■ Task goal: Set down the material once more, exactly as it appears.

■ Data excerpt:
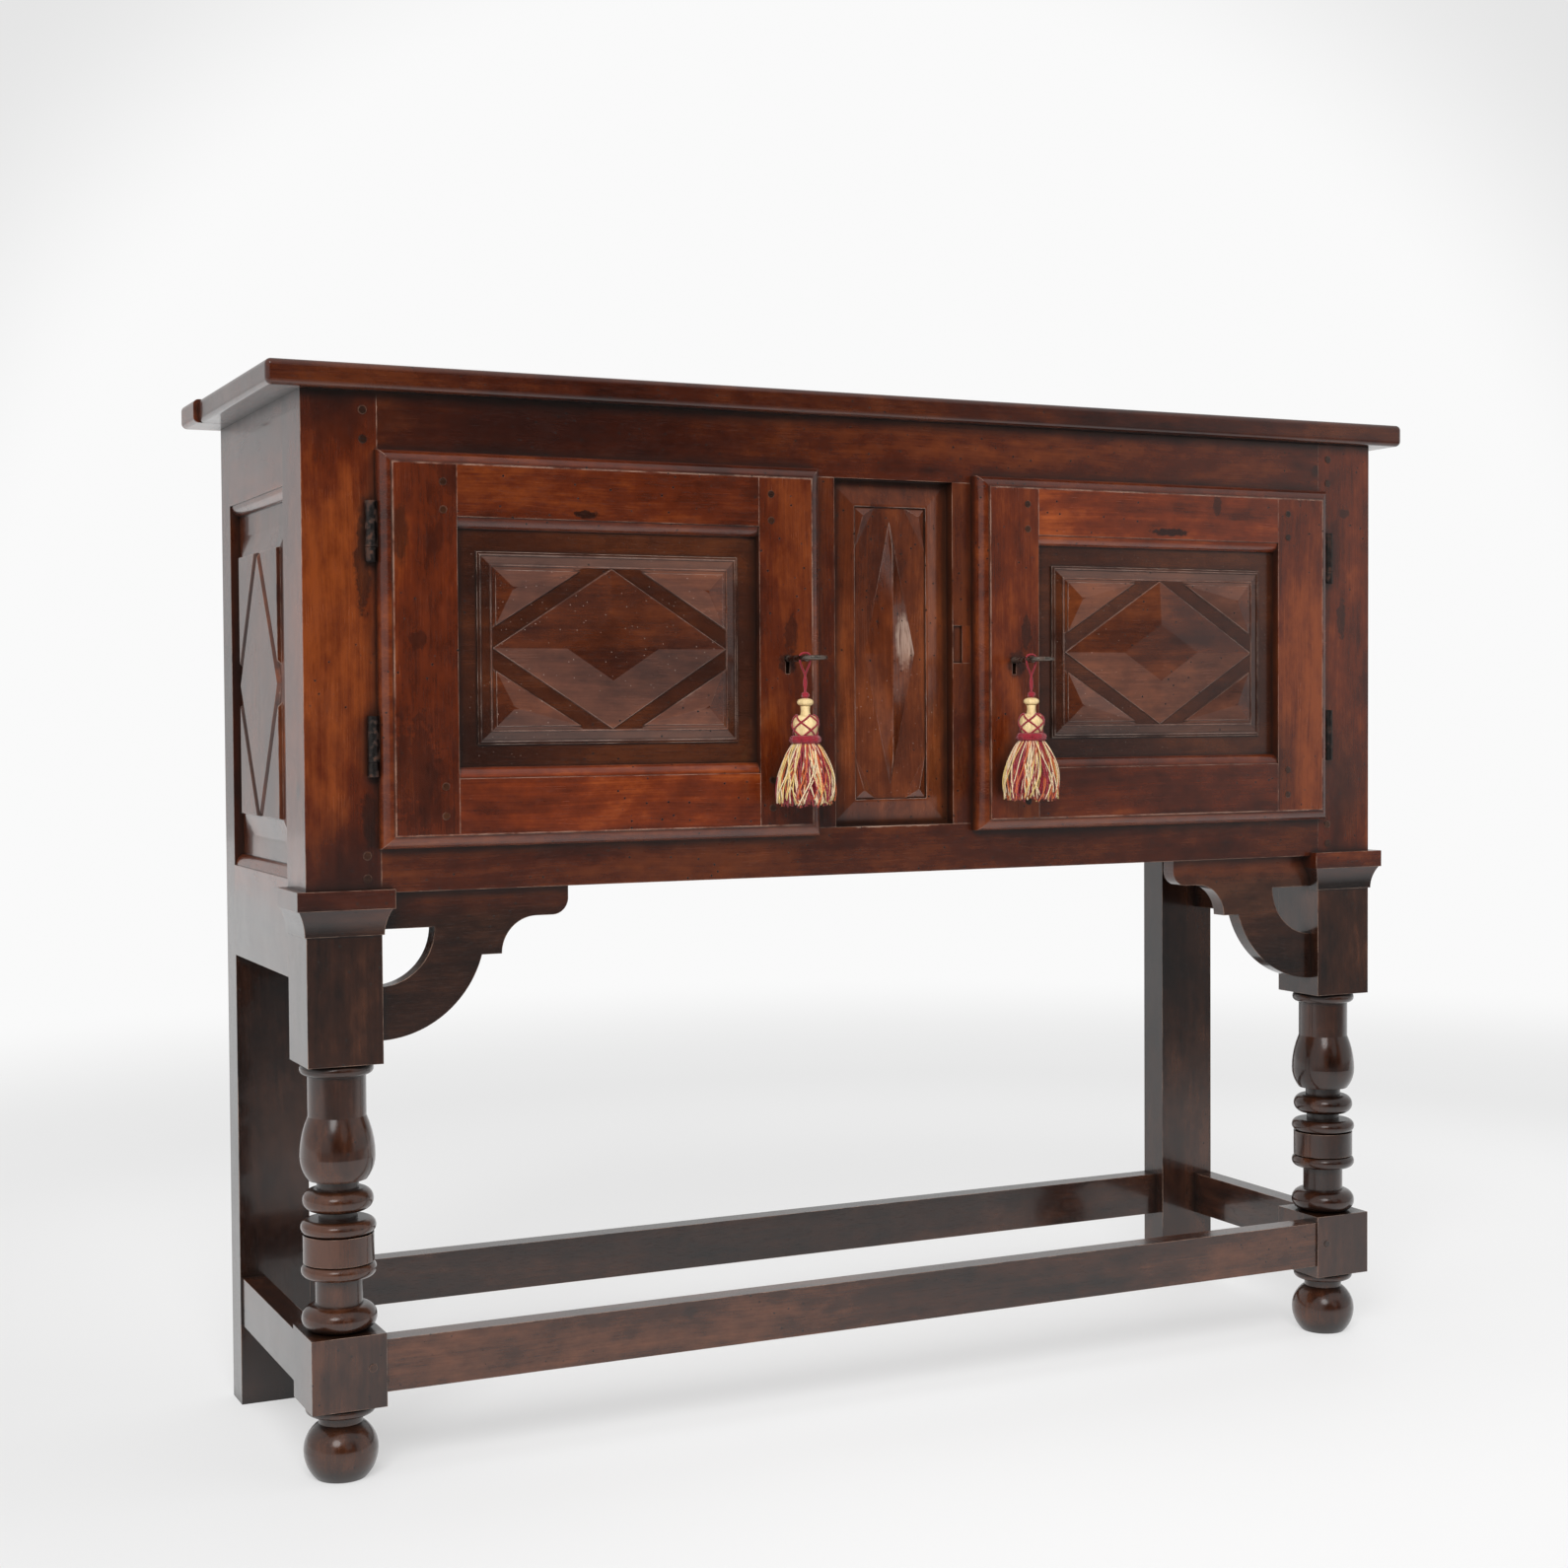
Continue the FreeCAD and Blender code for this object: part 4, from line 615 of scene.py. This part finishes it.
rustGroup = makeGroup("rust", {"Place": "vector"}, {"Patches": "value", "Grit": "value"}, buildRust)


def metalMaterial(name, metal):
    material, t, shader = newMaterial(name)
    at = t.node("TexCoord", output="Object")
    patches, grit = t.group(rustGroup, {"Place": at}, ("Patches", "Grit"))
    cover = t.math("MULTIPLY", patches, rust["cover"])
    t.feed(shader.inputs["Base Color"], t.mix(cover, (*metal["base"], 1), (*metal["rust"], 1)))
    t.feed(shader.inputs["Metallic"], t.total((patches, rust["metalLoss"]), (1.0, 1.0)))
    t.feed(shader.inputs["Roughness"], t.total((patches, rust["dull"]), (1.0, metal["rough"])))
    soft = t.node("Bevel", {"Radius": rust["softEdge"]}, samples=4)
    t.feed(shader.inputs["Normal"], t.node("Bump", {
        "Strength": rust["bump"], "Distance": rust["bumpDeep"], "Height": grit, "Normal": soft},
        "Normal"))
    return material


def dressMetal():
    made = {slot: metalMaterial(slot, metal) for slot, metal in metals.items()}
    for name, slot in slots.items():
        if slot in made:
            dress(name, made[slot])


dressMetal()
print("metal dressed")


# Threads, cords and turned wood of the tassels
threadColours = {"cream": (0.74, 0.57, 0.36), "straw": (0.68, 0.47, 0.16),
                 "orange": (0.55, 0.115, 0.028), "crimson": (0.27, 0.010, 0.022)}
thread = {"twist": 2.2, "fluffScale": 900.0, "patchScale": 60.0, "dark": 0.45, "rough": 0.8,
          "sheen": 0.25, "bump": 0.7, "bumpDeep": 0.0003}
knobPaint = {"colour": (0.70, 0.53, 0.28), "streak": (0.50, 0.36, 0.17),
             "stain": (0.34, 0.10, 0.05), "streakScale": (260.0, 260.0, 60.0),
             "streakShows": (0.35, 0.7), "stainScale": 150.0, "stainShows": (0.55, 0.75),
             "stainCover": 0.4, "rough": 0.42, "bump": 0.3, "bumpDeep": 0.0003}


# Two plies twisted together; u runs round the thread and v along it, in thread widths
def buildThread(t, given):
    along = t.node("SeparateXYZ", {0: given["Way"]}, "Y")
    around = t.node("SeparateXYZ", {0: given["Way"]}, "X")
    turn = t.total((along, thread["twist"]), (around, 4 * math.pi))
    ply = t.math("ADD", t.math("MULTIPLY", t.math("SINE", turn), 0.5), 0.5)
    fluff = t.noise(given["Place"], thread["fluffScale"], 4.0, 0.7)
    patch = t.noise(given["Place"], thread["patchScale"], 2.0)
    return {"Shade": t.total((ply, 0.30), (fluff, 0.5), (patch, 0.65)),
            "Height": t.total((ply, 1.0), (fluff, 0.8))}


threadGroup = makeGroup("twistedThread", {"Place": "vector", "Way": "vector"},
                        {"Shade": "value", "Height": "value"}, buildThread)


def threadMaterial(name, colour):
    material, t, shader = newMaterial(name)
    shade, height = t.group(threadGroup, {"Place": t.node("TexCoord", output="Object"),
                                          "Way": t.node("TexCoord", output="UV")},
                            ("Shade", "Height"))
    dark = tuple(part * thread["dark"] for part in colour)
    t.feed(shader.inputs["Base Color"], t.mix(shade, (*dark, 1), (*colour, 1)))
    shader.inputs["Roughness"].default_value = thread["rough"]
    shader.inputs["Sheen Weight"].default_value = thread["sheen"]
    t.feed(shader.inputs["Normal"], t.node("Bump", {
        "Strength": thread["bump"], "Distance": thread["bumpDeep"], "Height": height}, "Normal"))
    return material


def turnedPaint(name, facts):
    material, t, shader = newMaterial(name)
    at = t.node("TexCoord", output="Object")
    streaks = t.noise(t.stretch(at, facts["streakScale"]), 1.0, 4.0, 0.6)
    stains = t.range(t.noise(at, facts["stainScale"], 3.0), *facts["stainShows"])
    base = t.mix(t.range(streaks, *facts["streakShows"]), (*facts["colour"], 1),
                 (*facts["streak"], 1))
    stained = t.mix(t.math("MULTIPLY", stains, facts["stainCover"]), base, (*facts["stain"], 1))
    t.feed(shader.inputs["Base Color"], stained)
    shader.inputs["Roughness"].default_value = facts["rough"]
    t.feed(shader.inputs["Normal"], t.node("Bump", {
        "Strength": facts["bump"], "Distance": facts["bumpDeep"], "Height": streaks}, "Normal"))
    return material


threads = {name: threadMaterial(name + "Thread", colour) for name, colour in threadColours.items()}
creamPaint = turnedPaint("creamPaint", knobPaint)


def aroundAxis(radius, turn, height):
    return Vector((radius * math.cos(turn), radius * math.sin(turn), height))


# A mesh that is filled tube by tube or ring by ring
class Build:
    def __init__(self):
        self.mesh = bmesh.new()
        self.uv = self.mesh.loops.layers.uv.new("UVMap")

    def rings(self, rows, paint=0):
        # rows of points, each row a ring; faces join each ring to the next
        made = [[self.mesh.verts.new(p) for p in row] for row in rows]
        count = len(rows[0])
        length = 0.0
        for here, there in zip(made, made[1:]):
            step = (there[0].co - here[0].co).length / mm
            for j in range(count):
                k = (j + 1) % count
                face = self.mesh.faces.new((here[j], here[k], there[k], there[j]))
                face.material_index = paint
                face.smooth = True
                spots = ((j, length), (j + 1, length), (j + 1, length + step), (j, length + step))
                for loop, (around, along) in zip(face.loops, spots):
                    loop[self.uv].uv = (around / count, along)
            length += step
        return made

    def caps(self, made, paint=0):
        for row in (made[0][::-1], made[-1]):
            face = self.mesh.faces.new(row)
            face.material_index = paint
            face.smooth = True

    def tube(self, path, radii, sides=6, paint=0):
        rows = []
        side = Vector((1, 0, 0))
        for i, point in enumerate(path):
            ahead = (path[min(i + 1, len(path) - 1)] - path[max(i - 1, 0)]).normalized()
            side = (side - ahead * side.dot(ahead)).normalized()
            over = ahead.cross(side)
            radius = radii[i] if isinstance(radii, list) else radii
            rows.append([point + (side * math.cos(a) + over * math.sin(a)) * radius
                         for a in (fullTurn * j / sides for j in range(sides))])
        self.caps(self.rings(rows, paint), paint)

    def lathe(self, centre, outline, sides=48, paint=0, ripple=None):
        rows = []
        for radius, height in outline:
            row = []
            for j in range(sides):
                turn = fullTurn * j / sides
                ripples = ripple(turn, height) if ripple else 0
                row.append(centre + aroundAxis(radius + ripples, turn, height))
            rows.append(row)
        self.caps(self.rings(rows, paint), paint)

    def finish(self, name, materials, side):
        return makePiece(name, self.mesh, materials, side + "_tassel")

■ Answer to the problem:
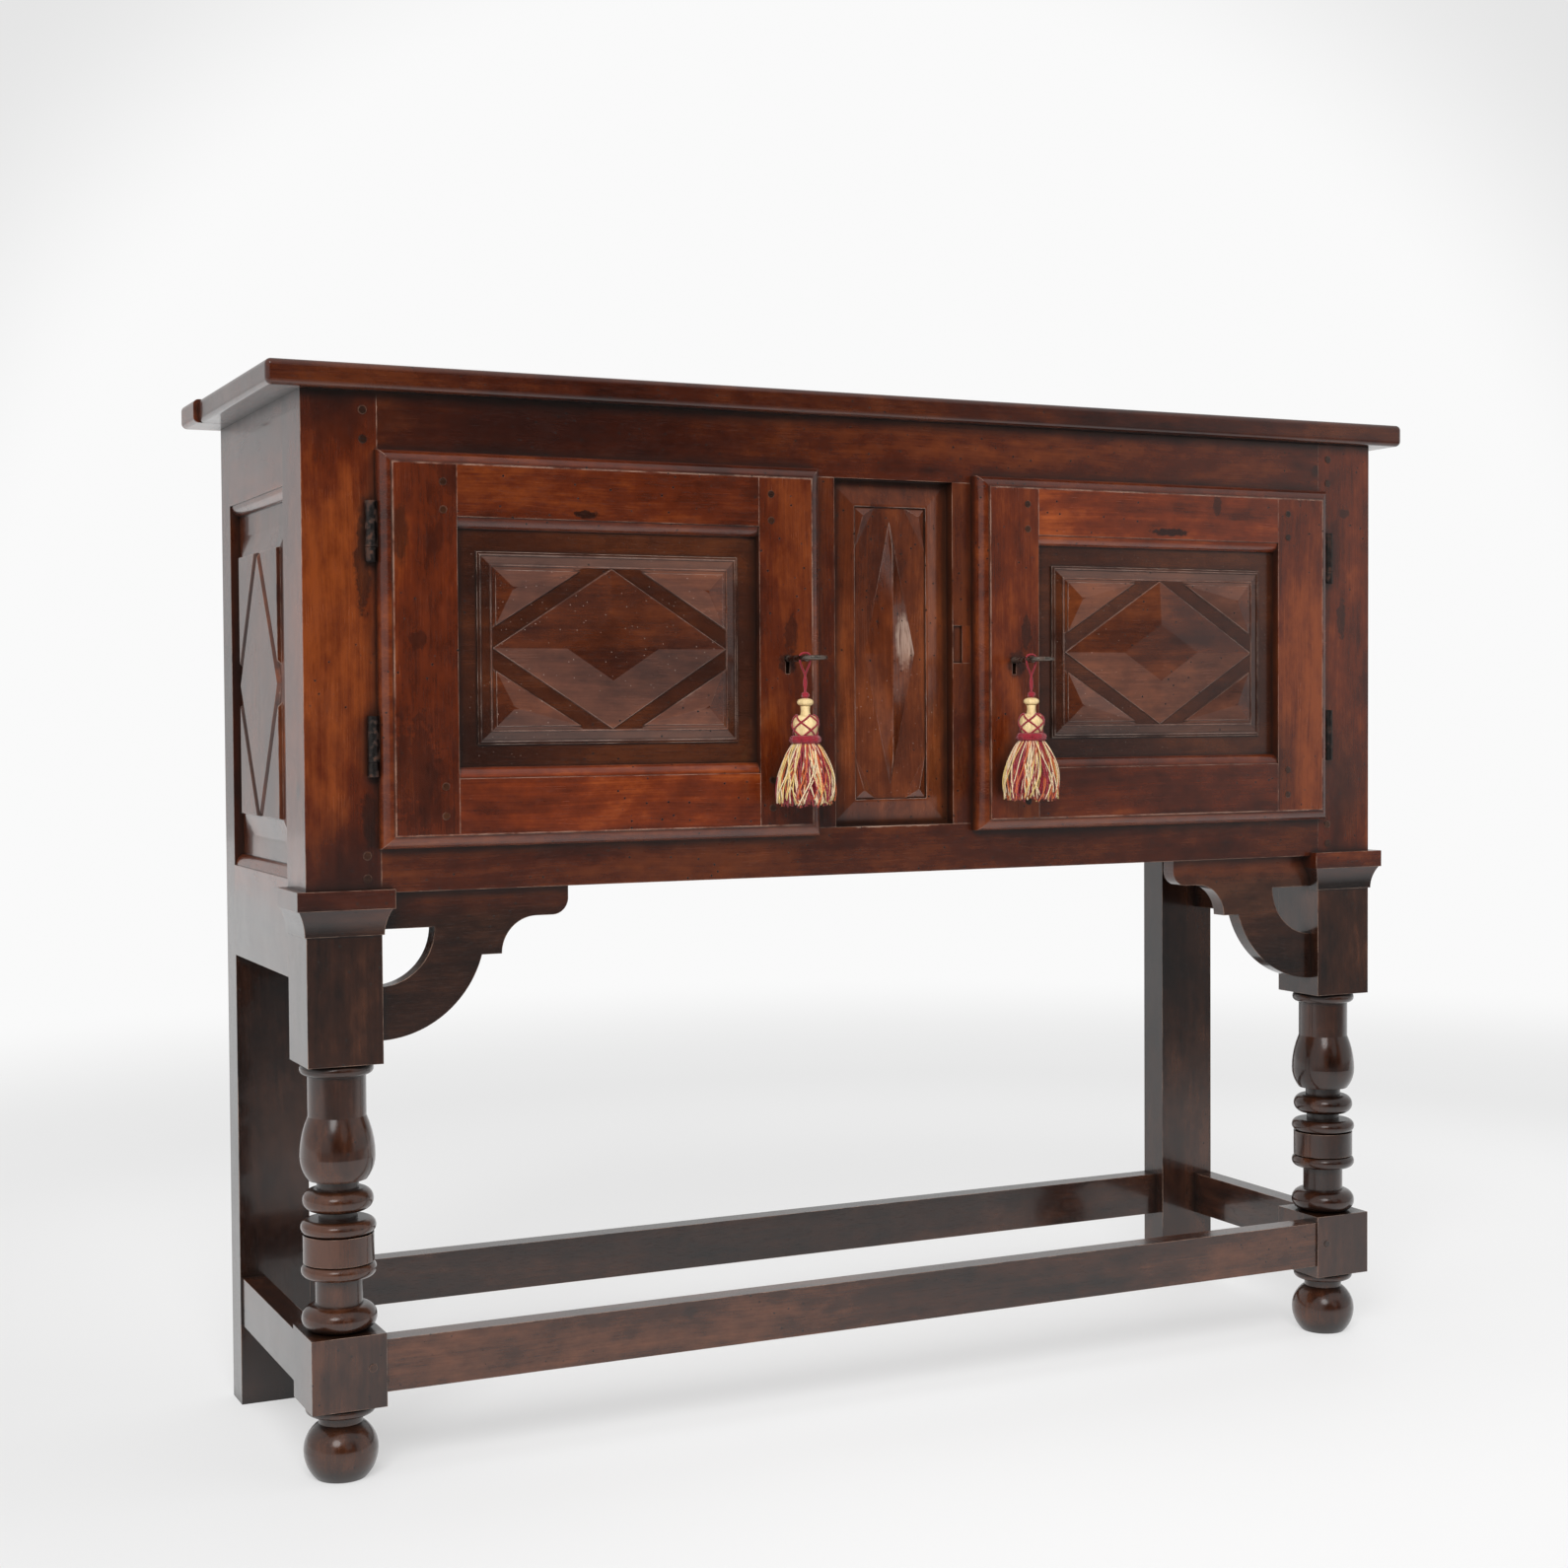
Continue the FreeCAD and Blender code for this object: part 4, from line 615 of scene.py. This part finishes it.
rustGroup = makeGroup("rust", {"Place": "vector"}, {"Patches": "value", "Grit": "value"}, buildRust)


def metalMaterial(name, metal):
    material, t, shader = newMaterial(name)
    at = t.node("TexCoord", output="Object")
    patches, grit = t.group(rustGroup, {"Place": at}, ("Patches", "Grit"))
    cover = t.math("MULTIPLY", patches, rust["cover"])
    t.feed(shader.inputs["Base Color"], t.mix(cover, (*metal["base"], 1), (*metal["rust"], 1)))
    t.feed(shader.inputs["Metallic"], t.total((patches, rust["metalLoss"]), (1.0, 1.0)))
    t.feed(shader.inputs["Roughness"], t.total((patches, rust["dull"]), (1.0, metal["rough"])))
    soft = t.node("Bevel", {"Radius": rust["softEdge"]}, samples=4)
    t.feed(shader.inputs["Normal"], t.node("Bump", {
        "Strength": rust["bump"], "Distance": rust["bumpDeep"], "Height": grit, "Normal": soft},
        "Normal"))
    return material


def dressMetal():
    made = {slot: metalMaterial(slot, metal) for slot, metal in metals.items()}
    for name, slot in slots.items():
        if slot in made:
            dress(name, made[slot])


dressMetal()
print("metal dressed")


# Threads, cords and turned wood of the tassels
threadColours = {"cream": (0.74, 0.57, 0.36), "straw": (0.68, 0.47, 0.16),
                 "orange": (0.55, 0.115, 0.028), "crimson": (0.27, 0.010, 0.022)}
thread = {"twist": 2.2, "fluffScale": 900.0, "patchScale": 60.0, "dark": 0.45, "rough": 0.8,
          "sheen": 0.25, "bump": 0.7, "bumpDeep": 0.0003}
knobPaint = {"colour": (0.70, 0.53, 0.28), "streak": (0.50, 0.36, 0.17),
             "stain": (0.34, 0.10, 0.05), "streakScale": (260.0, 260.0, 60.0),
             "streakShows": (0.35, 0.7), "stainScale": 150.0, "stainShows": (0.55, 0.75),
             "stainCover": 0.4, "rough": 0.42, "bump": 0.3, "bumpDeep": 0.0003}


# Two plies twisted together; u runs round the thread and v along it, in thread widths
def buildThread(t, given):
    along = t.node("SeparateXYZ", {0: given["Way"]}, "Y")
    around = t.node("SeparateXYZ", {0: given["Way"]}, "X")
    turn = t.total((along, thread["twist"]), (around, 4 * math.pi))
    ply = t.math("ADD", t.math("MULTIPLY", t.math("SINE", turn), 0.5), 0.5)
    fluff = t.noise(given["Place"], thread["fluffScale"], 4.0, 0.7)
    patch = t.noise(given["Place"], thread["patchScale"], 2.0)
    return {"Shade": t.total((ply, 0.30), (fluff, 0.5), (patch, 0.65)),
            "Height": t.total((ply, 1.0), (fluff, 0.8))}


threadGroup = makeGroup("twistedThread", {"Place": "vector", "Way": "vector"},
                        {"Shade": "value", "Height": "value"}, buildThread)


def threadMaterial(name, colour):
    material, t, shader = newMaterial(name)
    shade, height = t.group(threadGroup, {"Place": t.node("TexCoord", output="Object"),
                                          "Way": t.node("TexCoord", output="UV")},
                            ("Shade", "Height"))
    dark = tuple(part * thread["dark"] for part in colour)
    t.feed(shader.inputs["Base Color"], t.mix(shade, (*dark, 1), (*colour, 1)))
    shader.inputs["Roughness"].default_value = thread["rough"]
    shader.inputs["Sheen Weight"].default_value = thread["sheen"]
    t.feed(shader.inputs["Normal"], t.node("Bump", {
        "Strength": thread["bump"], "Distance": thread["bumpDeep"], "Height": height}, "Normal"))
    return material


def turnedPaint(name, facts):
    material, t, shader = newMaterial(name)
    at = t.node("TexCoord", output="Object")
    streaks = t.noise(t.stretch(at, facts["streakScale"]), 1.0, 4.0, 0.6)
    stains = t.range(t.noise(at, facts["stainScale"], 3.0), *facts["stainShows"])
    base = t.mix(t.range(streaks, *facts["streakShows"]), (*facts["colour"], 1),
                 (*facts["streak"], 1))
    stained = t.mix(t.math("MULTIPLY", stains, facts["stainCover"]), base, (*facts["stain"], 1))
    t.feed(shader.inputs["Base Color"], stained)
    shader.inputs["Roughness"].default_value = facts["rough"]
    t.feed(shader.inputs["Normal"], t.node("Bump", {
        "Strength": facts["bump"], "Distance": facts["bumpDeep"], "Height": streaks}, "Normal"))
    return material


threads = {name: threadMaterial(name + "Thread", colour) for name, colour in threadColours.items()}
creamPaint = turnedPaint("creamPaint", knobPaint)


def aroundAxis(radius, turn, height):
    return Vector((radius * math.cos(turn), radius * math.sin(turn), height))


# A mesh that is filled tube by tube or ring by ring
class Build:
    def __init__(self):
        self.mesh = bmesh.new()
        self.uv = self.mesh.loops.layers.uv.new("UVMap")

    def rings(self, rows, paint=0):
        # rows of points, each row a ring; faces join each ring to the next
        made = [[self.mesh.verts.new(p) for p in row] for row in rows]
        count = len(rows[0])
        length = 0.0
        for here, there in zip(made, made[1:]):
            step = (there[0].co - here[0].co).length / mm
            for j in range(count):
                k = (j + 1) % count
                face = self.mesh.faces.new((here[j], here[k], there[k], there[j]))
                face.material_index = paint
                face.smooth = True
                spots = ((j, length), (j + 1, length), (j + 1, length + step), (j, length + step))
                for loop, (around, along) in zip(face.loops, spots):
                    loop[self.uv].uv = (around / count, along)
            length += step
        return made

    def caps(self, made, paint=0):
        for row in (made[0][::-1], made[-1]):
            face = self.mesh.faces.new(row)
            face.material_index = paint
            face.smooth = True

    def tube(self, path, radii, sides=6, paint=0):
        rows = []
        side = Vector((1, 0, 0))
        for i, point in enumerate(path):
            ahead = (path[min(i + 1, len(path) - 1)] - path[max(i - 1, 0)]).normalized()
            side = (side - ahead * side.dot(ahead)).normalized()
            over = ahead.cross(side)
            radius = radii[i] if isinstance(radii, list) else radii
            rows.append([point + (side * math.cos(a) + over * math.sin(a)) * radius
                         for a in (fullTurn * j / sides for j in range(sides))])
        self.caps(self.rings(rows, paint), paint)

    def lathe(self, centre, outline, sides=48, paint=0, ripple=None):
        rows = []
        for radius, height in outline:
            row = []
            for j in range(sides):
                turn = fullTurn * j / sides
                ripples = ripple(turn, height) if ripple else 0
                row.append(centre + aroundAxis(radius + ripples, turn, height))
            rows.append(row)
        self.caps(self.rings(rows, paint), paint)

    def finish(self, name, materials, side):
        return makePiece(name, self.mesh, materials, side + "_tassel")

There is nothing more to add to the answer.